Of course, when Garrison spoke with Skolnick, state Sen. Lou Gentile was still actively considering a run for the Democratic nomination.

Gentile, who represents 10 of the congressional district’s 18 counties and is generally viewed as more liberal than Garrison, announced on Aug. 1 that he would not run for Congress. His decision made Garrison the heavy favorite to win her party’s nomination.

Am I nit-picking here? I don’t think so, and I doubt that people who have strong opinions on either side of the matter would think so. Same-sex marriage, domestic partner benefits and civil unions are not the same thing, and Garrison must know that.

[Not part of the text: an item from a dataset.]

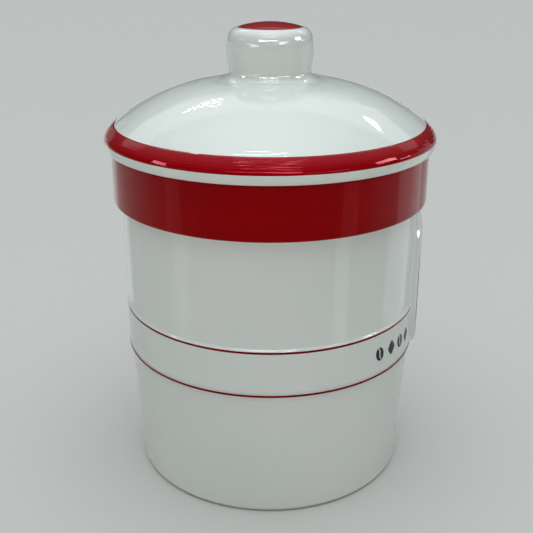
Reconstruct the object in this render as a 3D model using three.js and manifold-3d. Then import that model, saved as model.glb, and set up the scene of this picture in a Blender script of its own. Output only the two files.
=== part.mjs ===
// A round ceramic coffee canister with a lift-off domed lid.
// Millimetres, +Z up. The origin is the centre of the foot, on the surface it stands on.
// The raised plaque is the front and faces -Y.

import * as THREE from 'three';
import { mergeVertices } from 'three/addons/utils/BufferGeometryUtils.js';
import Module from 'manifold-3d';

// ---------------------------------------------------------------- driving dimensions

// Overall
const wallRadius = 65.9;         // outside of the wall, just under the collar
const jarHeight = 149.3;         // foot to the top of the mouth rim
const wallThickness = 5.5;       // fired body of the wall
const turns = 48;                // flats around each turned surface

// Fits
const restGap = 0.3;             // between pieces that touch
const lidPlay = 3.4;             // mouth to lid flange, bridged by the seal

// Jar
const baseInset = 3.6;           // how much the wall draws in towards the foot
const baseRounding = 3.0;        // radius of the bottom outer corner
const footWidth = 5.0;           // unglazed ring that the jar stands on
const footInset = 0.8;           // from the end of the bottom corner to the foot ring
const footDepth = 1.5;           // recess inside the foot ring
const floorThickness = 5.0;      // jar floor above the recess
const floorFillet = 9.0;         // inside corner between wall and floor
const rimRounding = 1.2;         // edges of the mouth rim

const collarHeight = 22.3;       // raised collar below the rim
const collarProud = 3.3;         // collar stands out from the wall
const collarStep = 1.0;          // height of the slope under the collar

const bandBottom = 58.9;         // raised band, foot to its lower edge
const bandHeight = 20.6;
const bandProud = 0.7;           // band stands out from the wall
const bandWallInset = 0.5;       // upper wall has drawn in by this much at the band
const lowerWallInset = 0.5;      // lower wall starts this much further in

const plaqueBottom = 52.0;       // foot to the lower edge of the plaque
const plaqueCollarGap = 7.0;     // plaque to collar
const plaqueHalfWidth = 36.0;
const plaqueProud = 2.1;         // plaque stands out from the band
const plaqueSquareness = 2.9;    // 2 is an ellipse, more is squarer
const plaqueSides = 48;

// Lid
const lidOverhang = 2.8;         // lid edge beyond the collar
const lipHeight = 4.2;           // white lip under the red band
const lipUndercut = 1.9;         // lip bottom is smaller than the lid edge
const shoulderHeight = 5.9;      // red band
const shoulderInset = 4.8;
const shoulderSteepness = 0.12;  // less turns the shoulder down sooner
const shoulderSeatLean = 0.6;    // how far the colour's seat moves in, per unit of its depth
const domeRise = 17.6;           // top of the red band to the foot of the knob
const domeRadiusAtKnob = 24.0;   // where the knob's fillet begins
const domeCornerOut = 2.5;       // fullness of the dome: outwards
const domeCornerDrop = 3.0;      // and down from the foot of the knob
const lidThickness = 4.5;
const flangeDepth = 10.5;        // ring that reaches into the mouth
const flangeThickness = 5.0;

// Knob
const neckRadius = 17.65;
const neckRise = 5.2;            // foot of the knob to the neck
const knobRadius = 18.6;
const knobWaistToWidest = 8.0;
const knobShoulderRise = 8.6;    // widest place to the rim of the coloured top
const capRadius = 13.6;
const capRise = 2.0;             // doming of the coloured top
const knobWall = 5.6;

// Seal
const sealHeight = 4.0;
const sealGrooveDepth = 2.2;
const sealLipDrop = 1.2;         // the outer lip is this much shorter, top and bottom

// Fired-on colour
const enamelThickness = 0.5;
const pinstripeWidth = 1.0;

// ---------------------------------------------------------------- derived places

const collarRadius = wallRadius + collarProud;
const collarBottom = jarHeight - collarHeight;
const mouthRadius = wallRadius - wallThickness;
const bandTop = bandBottom + bandHeight;
const bandWallRadius = wallRadius - bandWallInset;
const bandRadius = bandWallRadius + bandProud;
const baseRadius = wallRadius - baseInset;
const floorTop = footDepth + floorThickness;
const enamelBed = enamelThickness + restGap;      // depth of the seat cut for a colour layer

const lidSeat = jarHeight + restGap;
const lidRadius = collarRadius + lidOverhang;
const lipTop = lidSeat + lipHeight;
const shoulderTop = lipTop + shoulderHeight;
const shoulderRadius = lidRadius - shoulderInset;
const domeTop = shoulderTop + domeRise;
const neckTop = domeTop + neckRise;
const knobWidestHeight = neckTop + knobWaistToWidest;
const capEdgeHeight = knobWidestHeight + knobShoulderRise;
const knobTop = capEdgeHeight + capRise;
const flangeRadius = mouthRadius - lidPlay;
const flangeInner = flangeRadius - flangeThickness;
const flangeBottom = lidSeat - flangeDepth;
const grooveRadius = flangeRadius - sealGrooveDepth;
const grooveMiddle = lidSeat - flangeDepth / 2;

// ---------------------------------------------------------------- materials

const creamGlaze = { color: 0xd9d5c4, roughness: 0.22, metalness: 0 };
const redEnamel = { color: 0x8a0f1c, roughness: 0.18, metalness: 0 };
const darkRedEnamel = { color: 0x5c0a0a, roughness: 0.3, metalness: 0 };
const silicone = { color: 0xd8d8d2, roughness: 0.6, metalness: 0 };

// ---------------------------------------------------------------- helpers

const curveSteps = 4;
const wasm = await Module();
wasm.setup();

function pathOf(points) {
  // Each entry is [r, z] for a straight run, or [controlR, controlZ, r, z] for a curved one.
  const path = new THREE.Path();
  path.moveTo(points[0][0], points[0][1]);
  for (const point of points.slice(1)) {
    if (point.length === 2) path.lineTo(...point);
    else path.quadraticCurveTo(...point);
  }
  return path.getPoints(curveSteps);
}

function turned(profile) {
  // An outline walked anticlockwise gives faces that point out.
  const outline = THREE.ShapeUtils.area(profile) > 0 ? profile : profile.toReversed();
  const geometry = new THREE.LatheGeometry(outline, turns);
  geometry.rotateX(Math.PI / 2);
  return geometry;
}

function turnedRing(profile) {
  return turned([...profile, profile[0].clone()]);
}

function solidOf(geometry) {
  const bare = geometry.clone();
  bare.deleteAttribute('normal');
  bare.deleteAttribute('uv');
  const merged = mergeVertices(bare, 1e-4);
  return new wasm.Manifold(new wasm.Mesh({
    numProp: 3,
    vertProperties: Float32Array.from(merged.attributes.position.array),
    triVerts: Uint32Array.from(merged.index.array),
  }));
}

function geometryOf(solid) {
  const mesh = solid.getMesh();
  const geometry = new THREE.BufferGeometry();
  geometry.setAttribute('position', new THREE.BufferAttribute(mesh.vertProperties, 3));
  geometry.setIndex(new THREE.BufferAttribute(mesh.triVerts, 1));
  return geometry;
}

function piece(name, geometry, look) {
  const mesh = new THREE.Mesh(geometry, new THREE.MeshStandardMaterial(look));
  mesh.name = name;
  return mesh;
}

// ---------------------------------------------------------------- plaque outline

function plaqueBlock(grow, reach) {
  // A blunt oval column that runs out from the axis towards -Y.
  const top = collarBottom - plaqueCollarGap;
  const halfHeight = (top - plaqueBottom) / 2 + grow;
  const halfWidth = plaqueHalfWidth + grow;
  const power = 2 / plaqueSquareness;
  const outline = new THREE.Shape();
  for (let i = 0; i < plaqueSides; i += 1) {
    const angle = (2 * Math.PI * (i + 0.5)) / plaqueSides;
    const x = halfWidth * Math.sign(Math.cos(angle)) * Math.abs(Math.cos(angle)) ** power;
    const z = halfHeight * Math.sign(Math.sin(angle)) * Math.abs(Math.sin(angle)) ** power;
    if (i === 0) outline.moveTo(x, z);
    else outline.lineTo(x, z);
  }
  const block = new THREE.ExtrudeGeometry(outline, { depth: reach, bevelEnabled: false });
  block.rotateX(Math.PI / 2);
  block.translate(0, 0, (top + plaqueBottom) / 2);
  return solidOf(block);
}

// ---------------------------------------------------------------- jar

function jarProfile() {
  const bed = collarRadius - enamelBed;
  const stripeBed = bandRadius - enamelBed;
  const footOuter = baseRadius - baseRounding - footInset;
  const footInner = footOuter - footWidth;
  const innerBase = baseRadius - wallThickness;
  return pathOf([
    [0, footDepth],
    [footInner - footDepth, footDepth],
    [footInner, 0],
    [footOuter, 0],
    [footOuter + footInset, 0],
    [baseRadius, 0, baseRadius, baseRounding],
    [bandWallRadius - lowerWallInset, bandBottom - pinstripeWidth],
    [stripeBed, bandBottom - restGap],
    [stripeBed, bandBottom + pinstripeWidth + restGap],
    [bandRadius, bandBottom + pinstripeWidth + restGap],
    [bandRadius, bandTop - pinstripeWidth - restGap],
    [stripeBed, bandTop - pinstripeWidth - restGap],
    [stripeBed, bandTop + restGap],
    [bandWallRadius, bandTop + pinstripeWidth],
    [wallRadius, collarBottom - collarStep],
    [bed, collarBottom],
    [bed, jarHeight - rimRounding],
    [bed, jarHeight, bed - rimRounding, jarHeight],
    [mouthRadius + rimRounding, jarHeight],
    [mouthRadius, jarHeight, mouthRadius, jarHeight - rimRounding],
    [mouthRadius, collarBottom],
    [innerBase, floorTop + floorFillet],
    [innerBase, floorTop, innerBase - floorFillet, floorTop],
    [0, floorTop],
  ]);
}

function makeJar() {
  const skin = turnedRing(pathOf([
    [mouthRadius + wallThickness / 2, plaqueBottom - plaqueProud],
    [bandRadius + plaqueProud, plaqueBottom - plaqueProud],
    [bandRadius + plaqueProud, collarBottom - restGap],
    [mouthRadius + wallThickness / 2, collarBottom - restGap],
  ]));
  const plaque = solidOf(skin).intersect(plaqueBlock(0, lidRadius));
  return geometryOf(solidOf(turned(jarProfile())).add(plaque));
}

// ---------------------------------------------------------------- lid

function shoulderRun(inwards) {
  // The coloured shoulder from the dome down to the lid edge, or a copy of it set back into the body.
  const edge = lidRadius - inwards;
  return [
    [shoulderRadius - inwards * shoulderSeatLean, shoulderTop - inwards],
    [edge - shoulderInset * shoulderSteepness, lipTop + shoulderHeight / 2 - inwards / 2, edge, lipTop],
  ];
}

function lidProfile() {
  const domeCorner = (domeRadiusAtKnob + shoulderRadius) / 2 + domeCornerOut;
  const underKnob = domeTop - lidThickness;
  const hollow = neckRadius - knobWall;
  const hollowTop = capEdgeHeight - knobWall;
  const capBed = capEdgeHeight - enamelBed;
  const capSeat = capRadius + restGap;
  const capRim = capEdgeHeight - restGap;
  const grooveHalf = sealHeight / 2 + restGap;
  return pathOf([
    [0, capBed + capRise],
    [capRadius / 2, capBed + capRise, capSeat, capBed],
    [capSeat, capRim],
    [knobRadius, capRim, knobRadius, knobWidestHeight],
    [knobRadius, (neckTop + knobWidestHeight) / 2, neckRadius, neckTop],
    [neckRadius, domeTop, domeRadiusAtKnob, domeTop],
    [domeCorner, domeTop - domeCornerDrop, shoulderRadius - restGap, shoulderTop + restGap],
    ...shoulderRun(enamelBed),
    [lidRadius, lipTop - restGap],
    [lidRadius, lidSeat, lidRadius - lipUndercut, lidSeat],
    [flangeRadius, lidSeat],
    [flangeRadius, grooveMiddle + grooveHalf],
    [grooveRadius, grooveMiddle + grooveHalf],
    [grooveRadius, grooveMiddle - grooveHalf],
    [flangeRadius, grooveMiddle - grooveHalf],
    [flangeRadius, flangeBottom + rimRounding],
    [flangeRadius, flangeBottom, flangeRadius - rimRounding, flangeBottom],
    [flangeInner, flangeBottom],
    [flangeInner, shoulderTop],
    [flangeInner, underKnob - domeCornerDrop, domeRadiusAtKnob, underKnob],
    [hollow, underKnob],
    [hollow, knobWidestHeight],
    [hollow, hollowTop, hollow / 2, hollowTop],
    [0, hollowTop],
  ]);
}

// ---------------------------------------------------------------- seal and colour layers

function sealProfile() {
  const inner = grooveRadius + restGap;
  const outer = mouthRadius - restGap;
  const body = flangeRadius + restGap;
  const half = sealHeight / 2;
  return pathOf([
    [inner, grooveMiddle - half],
    [body, grooveMiddle - half],
    [outer, grooveMiddle - half + sealLipDrop],
    [outer, grooveMiddle + half - sealLipDrop],
    [body, grooveMiddle + half],
    [inner, grooveMiddle + half],
  ]);
}

function sleeveProfile(radius, bottom, top) {
  return pathOf([
    [radius - enamelThickness, bottom],
    [radius, bottom],
    [radius, top],
    [radius - enamelThickness, top],
  ]);
}

function shoulderEnamelProfile() {
  const outside = pathOf(shoulderRun(0));
  const inside = pathOf(shoulderRun(enamelThickness));
  return [...outside, ...inside.reverse()];
}

function capEnamelProfile() {
  const underTop = knobTop - enamelThickness;
  return pathOf([
    [0, underTop],
    [capRadius / 2, underTop, capRadius, capEdgeHeight - enamelThickness],
    [capRadius, capEdgeHeight],
    [capRadius / 2, knobTop, 0, knobTop],
  ]);
}

function pinstripe(bottom) {
  const ring = turnedRing(sleeveProfile(bandRadius, bottom, bottom + pinstripeWidth));
  return geometryOf(solidOf(ring).subtract(plaqueBlock(restGap, lidRadius)));
}

// ---------------------------------------------------------------- assembly

const group = new THREE.Group();

const jar = new THREE.Group();
jar.add(piece('jar_body', makeJar(), creamGlaze));
jar.add(piece('collar_enamel', turnedRing(sleeveProfile(collarRadius, collarBottom, jarHeight - rimRounding)),
  redEnamel));
jar.add(piece('upper_pinstripe', pinstripe(bandTop - pinstripeWidth), darkRedEnamel));
jar.add(piece('lower_pinstripe', pinstripe(bandBottom), darkRedEnamel));
group.add(jar);

const lid = new THREE.Group();
lid.add(piece('lid_shell', turned(lidProfile()), creamGlaze));
lid.add(piece('lid_seal', turnedRing(sealProfile()), silicone));
lid.add(piece('shoulder_enamel', turnedRing(shoulderEnamelProfile()), redEnamel));
lid.add(piece('knob_cap_enamel', turned(capEnamelProfile()), redEnamel));
group.add(lid);

export default group;
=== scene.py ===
"""Looks of the ceramic canister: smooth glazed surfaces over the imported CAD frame.

Every length is in metres. Places come from the CAD nodes' boxes. The named sizes below are the curve
handles that a box can't give, and they repeat the part's own values.
"""
import math

import bmesh
import bpy
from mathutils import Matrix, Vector


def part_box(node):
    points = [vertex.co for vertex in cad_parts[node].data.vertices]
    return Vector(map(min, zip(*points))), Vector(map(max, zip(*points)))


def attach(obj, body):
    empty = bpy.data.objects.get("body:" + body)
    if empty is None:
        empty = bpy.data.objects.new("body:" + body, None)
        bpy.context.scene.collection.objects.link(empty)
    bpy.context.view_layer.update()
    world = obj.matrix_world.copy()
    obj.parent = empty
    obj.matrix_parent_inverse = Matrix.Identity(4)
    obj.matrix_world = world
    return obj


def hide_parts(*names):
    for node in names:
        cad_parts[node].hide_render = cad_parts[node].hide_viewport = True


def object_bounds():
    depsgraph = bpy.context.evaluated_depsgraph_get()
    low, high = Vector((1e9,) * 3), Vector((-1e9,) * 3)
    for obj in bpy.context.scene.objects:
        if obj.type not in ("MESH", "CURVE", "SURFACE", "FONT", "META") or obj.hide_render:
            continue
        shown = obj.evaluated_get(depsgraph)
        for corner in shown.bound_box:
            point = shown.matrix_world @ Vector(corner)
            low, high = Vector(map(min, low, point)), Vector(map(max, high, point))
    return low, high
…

Count me as skeptical that she accidentally used the “civil unions” and then “domestic partner benefits” language rather than referring to “same-sex marriage.” Instead, I suspect that she is trying to have it both ways. When she had to worry about Gentile, she tacked left and said she supported same-sex marriage. Now, with Gentile no longer a factor, she has moved back to a position where she is more comfortable.

Obviously, local reporters will and should press Garrison on the issue, but so far, it is pretty clear that she would rather dance around the subject than take a clear position.
In 2009, Ohio Governor Ted Strickland had to reassure Democratic voters he would not consider the gay-hating Garrison for a spot on his ticket. Republicans love her, of course… but enough to replace a party-line GOP incumbent? Unlikely. Are all Israel's recruits as bad as Garrison? No… but most of them are right along those lines, if not quite that extreme.